The winners read like an awards wishlist from the most rabid of TV obsessives, honoring all of those shows that critics have been yammering on about for the last year, choices that too often still go unrecognized by other, more prestigious awards bodies. And also Apple’s “The Morning Show,” where the CCA ruled that only Billy Crudup was good.

Part of having a great batch of winners, however, comes from the breadth and depth of the CCA nominations. Having seven or eight nominations in each category means that there’s plenty of room to include both niche shows, mainstream hits, and deserving series’ that have just never managed to make the leap at the Golden Globes or Emmys.

This year’s crop of nominees was both effortlessly diverse and inherently interesting. The CCA is one of the few groups that knows that CBS All Access exists and recognizes hidden gem “The Good Fight” to the extent that it deserves. They also embraced OWN’s “David Makes Man,” Hulu’s “PEN15,” plus inspired acting nominations including Rita Moreno, Molly Shannon, Nico Santos, and Bashir Salahuddin.

There’s a kind of pure exhilaration in seeing Jeremy Strong’s transcendent lead performance on HBO’s “Succession” recognized as the best of what TV has to offer.

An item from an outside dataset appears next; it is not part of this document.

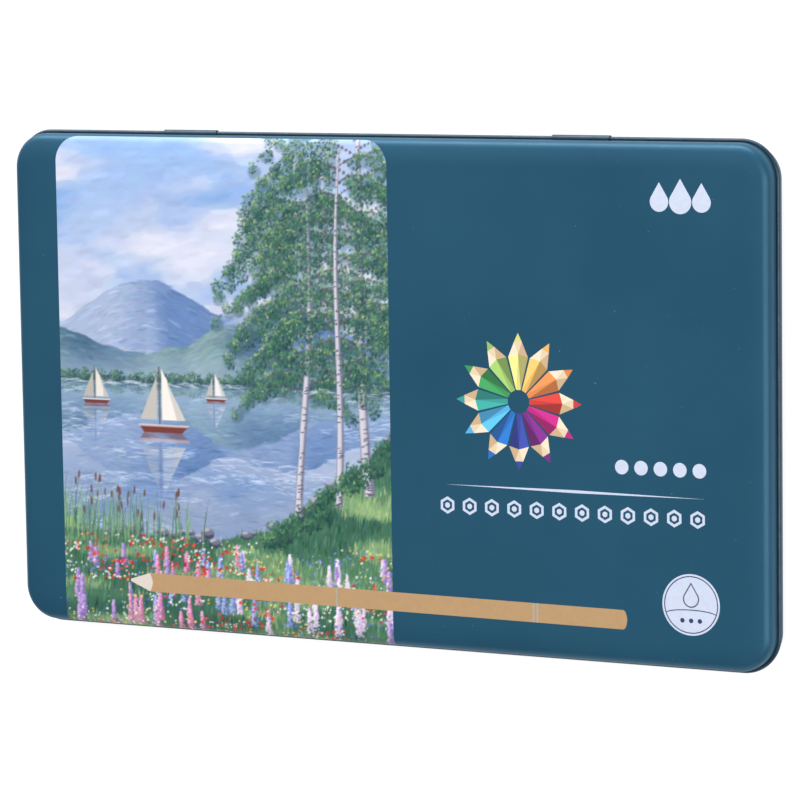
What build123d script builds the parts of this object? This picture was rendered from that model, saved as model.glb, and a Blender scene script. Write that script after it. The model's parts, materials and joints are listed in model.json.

The same goes for the first jaw-dropping season of HBO’s “Watchmen,” which was edged out by “Succession” for drama series, but more than made up for it with deserving wins for Regina King and Jean Smart in lead actress and supporting actress respectively.

It would be to everyone’s benefit for the CCA to matter. Having a single, unified voice to represent something approximating critical consensus to participate within the larger TV awards conversation would be invaluable.

But for that to happen, the organization bestowing the honors has to be, if not unimpeachable, then at least not subject to backroom whispers about who is or is not staying at the Four Seasons on a major media corporation’s dime.

So clean it up, CCA. Endeavor to do better and build something that allows the rest of us to boost your brilliant winners with full-throated support.